Positive Multi-Task Scaling:As the number of tasks increased, average success rates also increased, demonstrating MotuBrain's ability to learn and transfer shared world knowledge across tasks.
- On WorldArena, MotuBrain also ranked No. 1, demonstrating strong capabilities in understanding physical dynamics, predicting future states, and reasoning about changes in the environment.
- At the CVPR 2026 RoboChallenge Table30v2, MotuBrain placed third across four real-world robot platforms, matching the success rate of the second-place team despite not using its optimal model configuration on two evaluation robots.
- MotuBrain adapted to new robot platforms with as few as 50–100 demonstrations and validated its deployment capabilities across multiple embodiments. Without relying on VLM-based planning, dual-system architectures, external memory, reinforcement data, or retry-specific data, it successfully completed complex real-world tasks using a native World Action Model alone.

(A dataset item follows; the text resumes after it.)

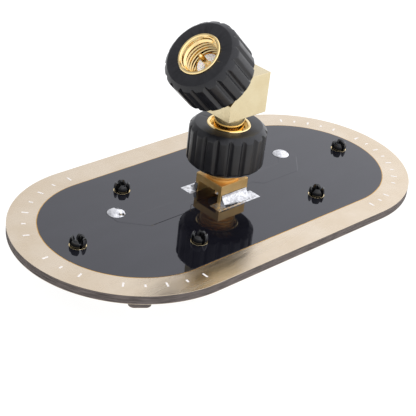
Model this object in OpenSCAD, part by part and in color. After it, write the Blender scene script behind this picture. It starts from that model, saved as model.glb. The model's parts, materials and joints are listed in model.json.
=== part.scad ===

Long-Horizon Task Execution
MotuBrain successfully completed tasks involving more than 10 atomic actions. In a flower-arranging task, for example, it generalized beyond the vase positions seen during training and adapted to different placements, interruptions, and failed insertions. Rather than repeating a fixed trajectory, it adjusted its actions based on the current visual state.
Bimanual Coordination
MotuBrain understood different objectives for the left and right arms while maintaining coordinated execution. In tasks such as pouring water while picking up bread, it recognized these as independent but compatible goals, enabling flexible and effective dual-arm collaboration.
Online Error Recovery
Even without retry-specific or reinforcement learning data, MotuBrain demonstrated the ability to recover from failures and self-correct. For example, in a food retrieval task, if the first attempt missed the target, the model often re-attempted the action based on the updated scene, showing an understanding of the task objective rather than simply replaying learned motions.